LA MAISON D’ALPHONSE -THE HOUSE OF ALPHONSE

NEWSLETTER 4 – 2004
By Roger Stanton

The House of Alphonse is well known by the Brittany Resistance and by former veteran members of the Shelburn Escape Line in Brittany. The house was situated on the cliffs near Plouha, and was the last safe-house on the line before escapers and evaders made their way down the steep cliffs in darkness to be extracted by men of the 15th Flotilla’s Motor Gun Boats and returned to England. The final pick-up from the safe-house nearly ended in disaster!
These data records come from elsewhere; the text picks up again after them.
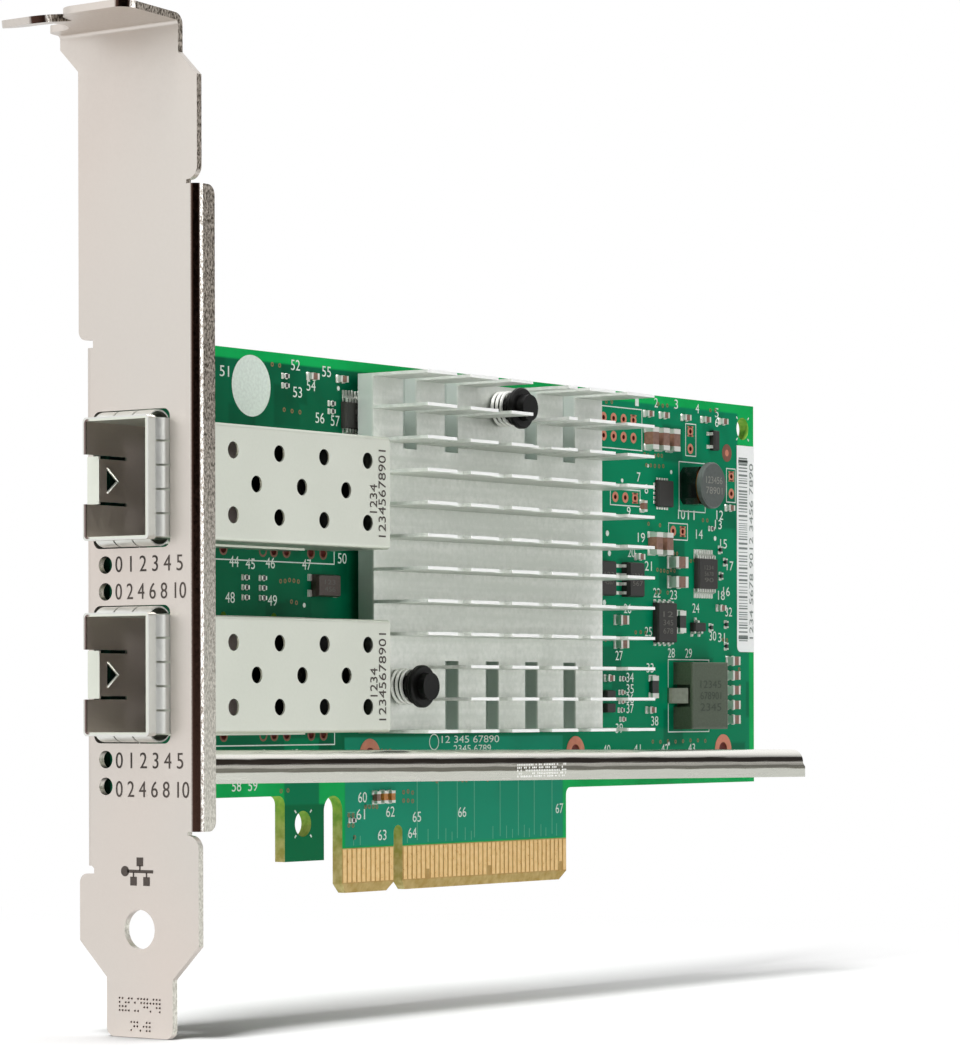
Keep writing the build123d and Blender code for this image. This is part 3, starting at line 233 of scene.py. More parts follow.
# %% [markdown]
# Under the cages, round their mouths and behind the bracket hardly any light reaches the
# lacquer, so it is painted darker there. The board's back keeps its own green, and the
# normal's Y tells the two faces apart.

# %% Shade on the lacquer
bracket_shade_end = -50.5
below_margin = 0.45
mouth_margin = 0.95
normal = add(tree, "ShaderNodeNewGeometry").outputs["Normal"]
facing = add(tree, "ShaderNodeSeparateXYZ", {0: normal}).outputs[1]
not_back = add(tree, "ShaderNodeMapRange", {0: facing, 1: 0.5, 2: 0.6, 3: 1.0, 4: 0.0}).outputs[0]
under = 0.0
for cage in ("cage_lower", "cage_upper"):
    low, high = corners(cage)
    below_zs = (low.z + below_margin, high.z - below_margin)
    mouth_zs = (low.z - mouth_margin, high.z + mouth_margin)
    below_cage = inside(tree, where, (past_left, high.x - 0.9), below_zs)
    at_mouth = inside(tree, where, (past_left, bracket_shade_end), mouth_zs)
    under = add(tree, "ShaderNodeMath", {
        0: under,
        1: add(tree, "ShaderNodeMath", {0: below_cage, 1: at_mouth}, operation="MAXIMUM").outputs[0]
    }, operation="MAXIMUM").outputs[0]
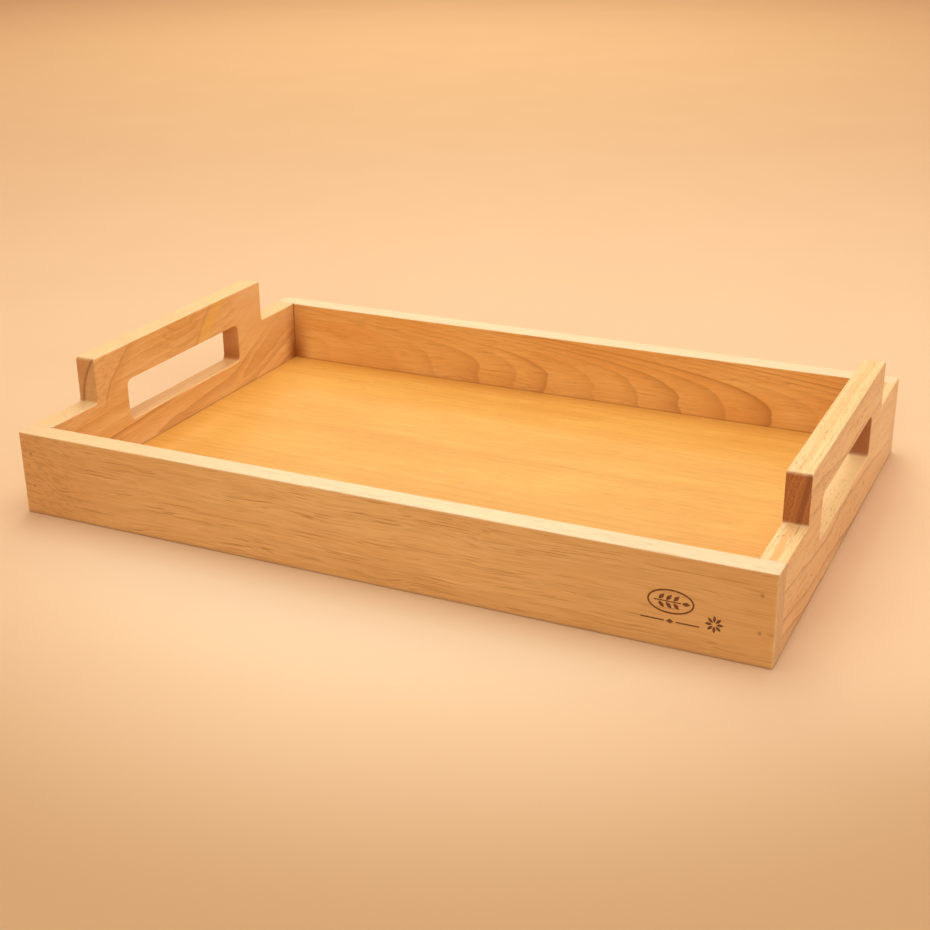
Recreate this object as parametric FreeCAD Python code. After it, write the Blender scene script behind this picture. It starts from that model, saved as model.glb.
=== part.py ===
import FreeCAD, Part
import os

# Wooden serving tray, all sizes in millimetres.
#
# Two rails run the full length, at the front and at the back. Two end boards stand between
# them and rise in the middle into handles with a hand slot. A thin plywood bottom lies in
# grooves cut in all four boards. Each corner is glued and held by two brads, driven through
# the rail into the end grain of the end board, sunk, and covered with wood filler.
#
# Frame: +X along the length, +Y to the back, +Z up. The origin is the centre of the underside.

# Outside of the tray
tray_length = 450.0
tray_width = 300.0
rim_height = 51.0

# Boards
rail_thickness = 13.6
end_board_thickness = 13.6
edge_radius = 0.8  # easing of every outer edge
corner_radius = 1.0  # easing of the frame's upright corners

# Handles, one on each end board
handle_length = 186.0
handle_rise = 28.5  # above the rim
handle_corner_radius = 2.4
handle_root_radius = 1.8
grip_height = 23.5  # wood above the hand slot
hand_slot_length = 125.0
hand_slot_height = 26.5
hand_slot_corner_radius = 4.0
hand_slot_edge_radius = 1.1

# Bottom panel, a three-ply sheet held in grooves
panel_underside = 6.0  # above the table
face_veneer_thickness = 0.6
core_thickness = 2.6
back_veneer_thickness = 0.6
groove_depth = 5.0
panel_side_gap = 0.4  # room for the wood to move, from the panel's edge to the groove's floor
panel_top_gap = 0.15  # the panel lies on the lower side of its groove

# Brads and the filler over them
brad_length = 30.0
brad_shank_diameter = 1.25
brad_head_diameter = 2.0
brad_head_thickness = 0.6
brad_point_length = 2.0
brad_point_diameter = 0.3
brad_sink = 2.0  # from the rail's face down to the brad's head
filler_diameter = 2.1
brad_side_offset = 0.7  # from the middle of the end board's thickness towards the tray's middle
lowest_brad_height = 18.2
top_brad_below_rim = 12.6

BACK = FreeCAD.Vector(0, 1, 0)
LONG = FreeCAD.Vector(1, 0, 0)

half_length = tray_length / 2
half_width = tray_width / 2
inner_half_length = half_length - end_board_thickness
inner_half_width = half_width - rail_thickness
panel_thickness = face_veneer_thickness + core_thickness + back_veneer_thickness
groove_height = panel_thickness + panel_top_gap


def block(x_range, y_range, z_range):
    """A box between two values along each axis."""
    size = [high - low for low, high in (x_range, y_range, z_range)]
    corner = FreeCAD.Vector(x_range[0], y_range[0], z_range[0])
    return Part.makeBox(*size, corner)


def mirrored(shape, normal):
    """The shape on the other side of the plane through the origin that has this normal."""
    return shape.mirror(FreeCAD.Vector(0, 0, 0), normal)


def edges_where(shape, test):
    """The shape's edges whose every vertex passes the test."""
    return [e for e in shape.Edges if all(test(v.Point) for v in e.Vertexes)]


def near(a, b):
    return abs(a - b) < 1e-6


def rounded_outline(corners, x):
    """A closed wire in the plane at x through (y, z, radius) corners, each rounded by its radius."""
    points = [FreeCAD.Vector(x, y, z) for y, z, _ in corners]
    edges = []
    starts, ends = [], []
    for i, (_, _, radius) in enumerate(corners):
        to_last = (points[i - 1] - points[i]).normalize()
        to_next = (points[(i + 1) % len(points)] - points[i]).normalize()
        starts.append(points[i] + to_last * radius)
        ends.append(points[i] + to_next * radius)
        if radius:
            centre = points[i] + (to_last + to_next) * radius
            middle = centre - (to_last + to_next).normalize() * radius
            edges.append(Part.Arc(starts[i], middle, ends[i]).toShape())
    for i in range(len(points)):
        edges.append(Part.makeLine(ends[i - 1], starts[i]))
    return Part.Wire(Part.__sortEdges__(edges))


def eased_rim():
    """The whole outside of the frame as one ring, with its outer and its inner rim edges eased.

    The rails are cut to it, so that their easing turns the tray's corners as it does when the
    frame is sanded after it is glued.
    """
    outside = block((-half_length, half_length), (-half_width, half_width), (0, rim_height))
    opening = block(
        (-inner_half_length, inner_half_length),
        (-inner_half_width, inner_half_width),
        (-1, rim_height + 1),
    )
    ring = outside.cut(opening)

    def on_corner(p):
        return near(abs(p.x), half_length) and near(abs(p.y), half_width)

    def on_outside(p):
        return near(abs(p.x), half_length) or near(abs(p.y), half_width)

    def on_inner_rim(p):
        return near(abs(p.x), inner_half_length) and near(p.z, rim_height)

    def level(edges):
        return [e for e in edges if near(e.Vertexes[0].Z, e.Vertexes[-1].Z)]

    corners = edges_where(ring, on_corner)
    upright = [e for e in corners if not near(e.Vertexes[0].Z, e.Vertexes[-1].Z)]
    ring = ring.makeFillet(corner_radius, upright)
    eased = level(edges_where(ring, on_outside)) + edges_where(ring, on_inner_rim)
    return ring.makeFillet(edge_radius, eased)


def brad_places():
    """(x, z) of the brads that go through one rail."""
    x = half_length - end_board_thickness / 2 - brad_side_offset
    heights = (lowest_brad_height, rim_height - top_brad_below_rim)
    return [(side * x, z) for side in (-1, 1) for z in heights]


def front_brad(x, z):
    """One brad in the front rail: flat head, round shank and a short tapered point, along +Y."""
    head_y = -half_width + brad_sink
    shank_y = head_y + brad_head_thickness
    point_y = head_y + brad_length - brad_point_length
    head = Part.makeCylinder(
        brad_head_diameter / 2, brad_head_thickness, FreeCAD.Vector(x, head_y, z), BACK
    )
    shank = Part.makeCylinder(
        brad_shank_diameter / 2, point_y - shank_y, FreeCAD.Vector(x, shank_y, z), BACK
    )
    point = Part.makeCone(
        brad_shank_diameter / 2,
        brad_point_diameter / 2,
        brad_point_length,
        FreeCAD.Vector(x, point_y, z),
        BACK,
    )
    return head.fuse([shank, point]).removeSplitter()


def front_filler(x, z):
    """One plug of wood filler, from the rail's face down to the brad's head."""
    start = FreeCAD.Vector(x, -half_width, z)
    return Part.makeCylinder(filler_diameter / 2, brad_sink, start, BACK)


def front_rail(rim, brads, fillers):
    """The front rail with its stopped groove for the bottom and the holes that the brads leave."""
    rail = block((-half_length, half_length), (-half_width, -inner_half_width), (0, rim_height))
    rail = rail.common(rim)
    groove_end_radius = groove_height / 2
    groove_half_length = inner_half_length + groove_depth
    groove_z = (panel_underside, panel_underside + groove_height)
    groove_y = (-inner_half_width - groove_depth, -inner_half_width)
    groove = block((-groove_half_length, groove_half_length), groove_y, groove_z)
    for side in (-1, 1):
        centre = FreeCAD.Vector(
            side * groove_half_length, groove_y[0], panel_underside + groove_end_radius
        )
        end = Part.makeCylinder(groove_end_radius, groove_depth, centre, BACK)
        groove = groove.fuse(end)
    return rail.cut(groove).cut(brads + fillers)


def right_end_board(brads):
    """The right end board, handle and all, cut from one board with its grain along Y."""
    top = rim_height + handle_rise
    half_handle = handle_length / 2
    corners = [
        (-inner_half_width, 0, 0),
        (inner_half_width, 0, 0),
        (inner_half_width, rim_height, 0),
        (half_handle, rim_height, handle_root_radius),
        (half_handle, top, handle_corner_radius),
        (-half_handle, top, handle_corner_radius),
        (-half_handle, rim_height, handle_root_radius),
        (-inner_half_width, rim_height, 0),
    ]
    outline = rounded_outline(corners, inner_half_length)
    board = Part.Face(outline).extrude(LONG * end_board_thickness)

    slot_top = top - grip_height
    slot_bottom = slot_top - hand_slot_height
    half_slot = hand_slot_length / 2
    slot_corners = [
        (side * half_slot, z, hand_slot_corner_radius)
        for side, z in ((-1, slot_bottom), (1, slot_bottom), (1, slot_top), (-1, slot_top))
    ]
    slot_outline = rounded_outline(slot_corners, inner_half_length)
    board = board.cut(Part.Face(slot_outline).extrude(LONG * end_board_thickness))

    def on_a_face(p):
        return near(p.x, inner_half_length) or near(p.x, half_length)

    def in_slot(p):
        return on_a_face(p) and abs(p.y) <= half_slot and slot_bottom <= p.z <= slot_top

    def on_rim(p):
        return on_a_face(p) and p.z >= rim_height

    def along_board(edges):
        return [e for e in edges if near(e.Vertexes[0].X, e.Vertexes[-1].X)]

    def on_outer_foot(p):
        return near(p.x, half_length) and near(p.z, 0)

    slot_edges = along_board(edges_where(board, in_slot))
    board = board.makeFillet(hand_slot_edge_radius, slot_edges)
    rim_edges = along_board(edges_where(board, on_rim))
    board = board.makeFillet(edge_radius, rim_edges + edges_where(board, on_outer_foot))

    groove = block(
        (inner_half_length, inner_half_length + groove_depth),
        (-inner_half_width, inner_half_width),
        (panel_underside, panel_underside + groove_height),
    )
    return board.cut(groove).cut(brads)


def panel_ply(bottom, thickness):
    """One ply of the bottom panel, reaching into the grooves on all four sides."""
    reach = groove_depth - panel_side_gap
    half_x = inner_half_length + reach
    half_y = inner_half_width + reach
    return block((-half_x, half_x), (-half_y, half_y), (bottom, bottom + thickness))


rim = eased_rim()
front_brads = [front_brad(x, z) for x, z in brad_places()]
front_fillers = [front_filler(x, z) for x, z in brad_places()]
back_brads = [mirrored(brad, BACK) for brad in front_brads]
back_fillers = [mirrored(filler, BACK) for filler in front_fillers]

front = front_rail(rim, front_brads, front_fillers)
right = right_end_board(front_brads + back_brads)
core_bottom = panel_underside + back_veneer_thickness

nodes = {
    "front_rail": front,
    "back_rail": mirrored(front, BACK),
    "right_end_board": right,
    "left_end_board": mirrored(right, LONG),
    "bottom_back_veneer": panel_ply(panel_underside, back_veneer_thickness),
    "bottom_core": panel_ply(core_bottom, core_thickness),
    "bottom_face_veneer": panel_ply(core_bottom + core_thickness, face_veneer_thickness),
    "front_brads": Part.makeCompound(front_brads),
    "back_brads": Part.makeCompound(back_brads),
    "front_brad_fillers": Part.makeCompound(front_fillers),
    "back_brad_fillers": Part.makeCompound(back_fillers),
}

os.makedirs("parts", exist_ok=True)
for name, shape in nodes.items():
    shape.exportStep(f"parts/{name}.step")
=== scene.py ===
import math

import bpy
from mathutils import Matrix, Vector


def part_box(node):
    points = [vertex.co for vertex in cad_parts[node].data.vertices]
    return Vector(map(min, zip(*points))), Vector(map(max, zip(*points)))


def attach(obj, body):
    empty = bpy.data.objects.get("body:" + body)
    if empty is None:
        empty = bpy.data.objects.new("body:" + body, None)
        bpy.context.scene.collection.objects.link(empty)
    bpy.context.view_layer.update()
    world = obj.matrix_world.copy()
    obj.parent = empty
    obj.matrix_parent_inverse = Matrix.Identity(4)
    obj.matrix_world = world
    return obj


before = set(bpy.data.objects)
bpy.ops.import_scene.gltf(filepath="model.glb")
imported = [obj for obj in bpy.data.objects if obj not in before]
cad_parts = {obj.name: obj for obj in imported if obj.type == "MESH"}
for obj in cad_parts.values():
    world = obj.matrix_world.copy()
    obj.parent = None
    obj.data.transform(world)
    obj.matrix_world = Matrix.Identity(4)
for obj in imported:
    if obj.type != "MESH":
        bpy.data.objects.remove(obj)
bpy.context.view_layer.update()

# ---------------------------------------------------------------------------------------
# Camera.
# A long lens looks down on the tray from in front of its right end.
# ---------------------------------------------------------------------------------------
camera_place = Vector((0.3620, -0.7800, 0.3731))
camera_pan = math.radians(-25.37)  # from straight back, towards the tray's left
camera_tilt = math.radians(22.79)  # down from level
camera_roll = math.radians(-0.61)
camera_sensor = 36.0  # mm
camera_lens = 58.51  # mm
camera_shift = -0.00215  # of the frame's width, upwards

ahead = Vector((
    math.sin(camera_pan) * math.cos(camera_tilt),
    math.cos(camera_pan) * math.cos(camera_tilt),
    -math.sin(camera_tilt),
))
level_right = Vector((math.cos(camera_pan), -math.sin(camera_pan), 0))
level_up = level_right.cross(ahead)
camera_right = level_right * math.cos(camera_roll) + level_up * math.sin(camera_roll)
camera_up = level_up * math.cos(camera_roll) - level_right * math.sin(camera_roll)

camera = bpy.data.objects.new("camera", bpy.data.cameras.new("camera"))
bpy.context.scene.collection.objects.link(camera)
camera.data.sensor_width = camera_sensor
camera.data.lens = camera_lens
camera.data.shift_y = camera_shift
camera_turn = Matrix((camera_right, camera_up, -ahead)).transposed()
camera.matrix_world = Matrix.Translation(camera_place) @ camera_turn.to_4x4()
bpy.context.scene.camera = camera
bpy.context.scene.view_settings.view_transform = "Standard"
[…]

On the night of 23 July 1944, Shelburn’s leader, Lucien Dumais, together with Francois Le Cornec, took five evaders to the Maison D’Alphonse, the home of safe-house keepers Jean and Marie Gicquel. The guides left the house at 0200hrs. The evaders, Maj Oswald Cary Elwes SAS, Maj Smith SAS, Cpl Mills SAS, F/Sgt TP Fargher 234 Squadron RAF, and Maj A Jones USAAF, were to remain in hiding at the house until the next evening.

Shortly after the group’s arrival, a patrol of German soldiers, together with Russians serving in the German army, came near to the house. They were menacingly drunk, and something had attracted their attention to the house. They banged on the door and Jean Giquel unsuspectingly opened it to them.  Panic stricken, and expecting the worst, he slammed the door shut, locked it and warned the evaders in the kitchen, who quickly went into hiding in the attic taking their weapons with them, as under Hitler’s ‘Commando Order’ the men would have been shot if captured.

The Russians forced their way in and dragged Jean Gicquel outside, leaving Marie and their baby inside.  Bursts of machine-gun fire were heard, and everyone feared for Jean’s life. Thankfully, the drunken Russians had merely fired around haphazardly, resulting in the German patrol commander being shot in the groin! Jean was then escorted to the house of a neighbour to requisition a cart to carry the wounded soldier.  Other soldiers stayed with Marie and her six week old baby Marie-Therese in the house.

On hearing the shooting Dumais and Le Cornec returned to the house to witness events from a safe distance. As all had gone quiet the evaders thought that the soldiers had left; one moved, the agitated Russians heard a sound, and threatened to shoot the baby. Eventually they calmed down when the other soldiers returned with the cart. The wounded man was loaded onto the cart and they all left.

After a quick discussion it was decided that they must all leave the house immediately. Jean hid the evaders in a cornfield and took his wife and child to a neighbouring safe-house farm. He then made contact with Dumais and le Cornec and later in the day they searched for their evaders. On return to their barracks the patrol informed the Gestapo of the incident, who then returned with troops to search the house. No-one was found, and the House of Alphonse was razed to the ground on the morning of Sunday 24 July 1944,  but by then the evaders and the Gicquel family had moved on to other safe-houses.

In the early morning of Monday 25 July, at 0300hrs, Jean and the five evaders were taken down the steep cliffs by a young girl courier who used a knitting needle to locate mines along the route down to the beach and the waiting ‘fol boats’, covering the mines with white handkerchiefs to indicate the danger areas to avoid. At the water’s edge, she left the men to embark on their waiting boats and returned along the beach, collecting her handkerchiefs, before climbing the steep cliffs and returning home. The men left France from Bonaparte Beach, and were taken back to England by MGB 502 (Operation Crozier ll).  By noon they were in London. Two weeks later the SAS evaders parachuted back into Brittany.

Marie, and baby Marie-Therese were looked after by the Shelburn Line and remained in safe-houses until the liberation. A large stone block, taken from the ruins of the House of Alphonse, was later engraved with the BBC code message to the Shelburn Line, ‘Bonjour tout le monde à la Maison d’Alphonse’. It was presented to the ELMS Director on completion of one of the sponsored ‘Home Run’ events and now resides, on loan, in the Memorial Chapel at Eden Camp WW2 Museum, at Malton, near York.